Creative Live: Your music has a lot of variation in it. Can you tell us some more about your creative process?

Savant: I don’t repeat eight-bars. It’s always eight-bars or changing eight-bars. I make music where nothing loops. Iit has to change one way or another. I started creating music because I liked what I heard but it wasn’t good enough. I need to be unpredictable. I need to be unpredictable to be happy. Movement in music is also really important. Sounds are characters. They’re all speaking to each other in call and response. One instrument is playing a melody, then another one takes over that melody just like a different singer in an opera.

When I listen to a DJ set, there are like 10 seconds of each song and that sounds interesting to me, when that coolest part of every song plays. I make music that way so that when I DJ, I can actually just play the whole song. There’s constant movement there that will always keep the people thinking, “Is he mixing now?
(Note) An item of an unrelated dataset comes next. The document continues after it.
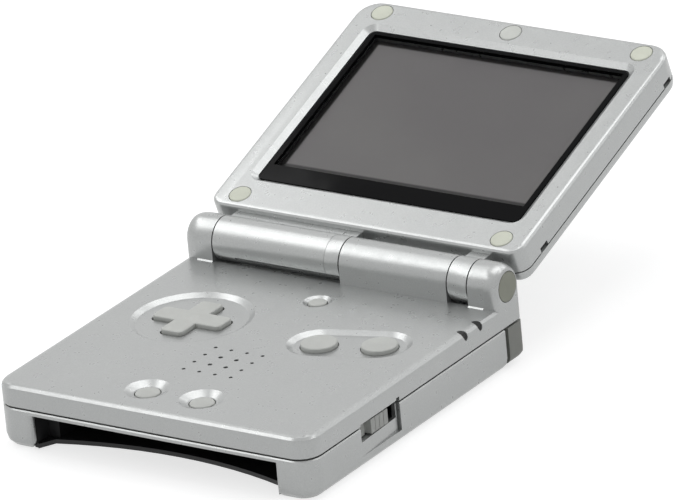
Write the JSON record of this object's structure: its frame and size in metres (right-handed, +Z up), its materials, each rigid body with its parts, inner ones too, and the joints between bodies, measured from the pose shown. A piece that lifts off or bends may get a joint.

Or is this a new song?”

Creative Live: how do you finally come to a point that you decide that you’re done?

Savant: Never. That’s the problem. A lot of painters have said this too. When does a piece of art begin and when does it end? You never know.

Creative Live: in terms of mixing, do you mix as you go?

Savant: Yeah. Mixing and mastering as I go but I hate mixing. It’s the worst part because I usually end up with over 200 tracks. When I’m don’t it’s usually this insane six minute piece with 200-400 tracks and the scrolling never ends. Mixing the whole thing afterwards is hard, that’s why I need to do it while I’m going along. When I put a sample in, I make sure it has a slot, I make sure everything’s cut on it frequency-wise before I move on, so I don’t forget about it and later I go, “What that rumbling in the music? I can’t figure it out”.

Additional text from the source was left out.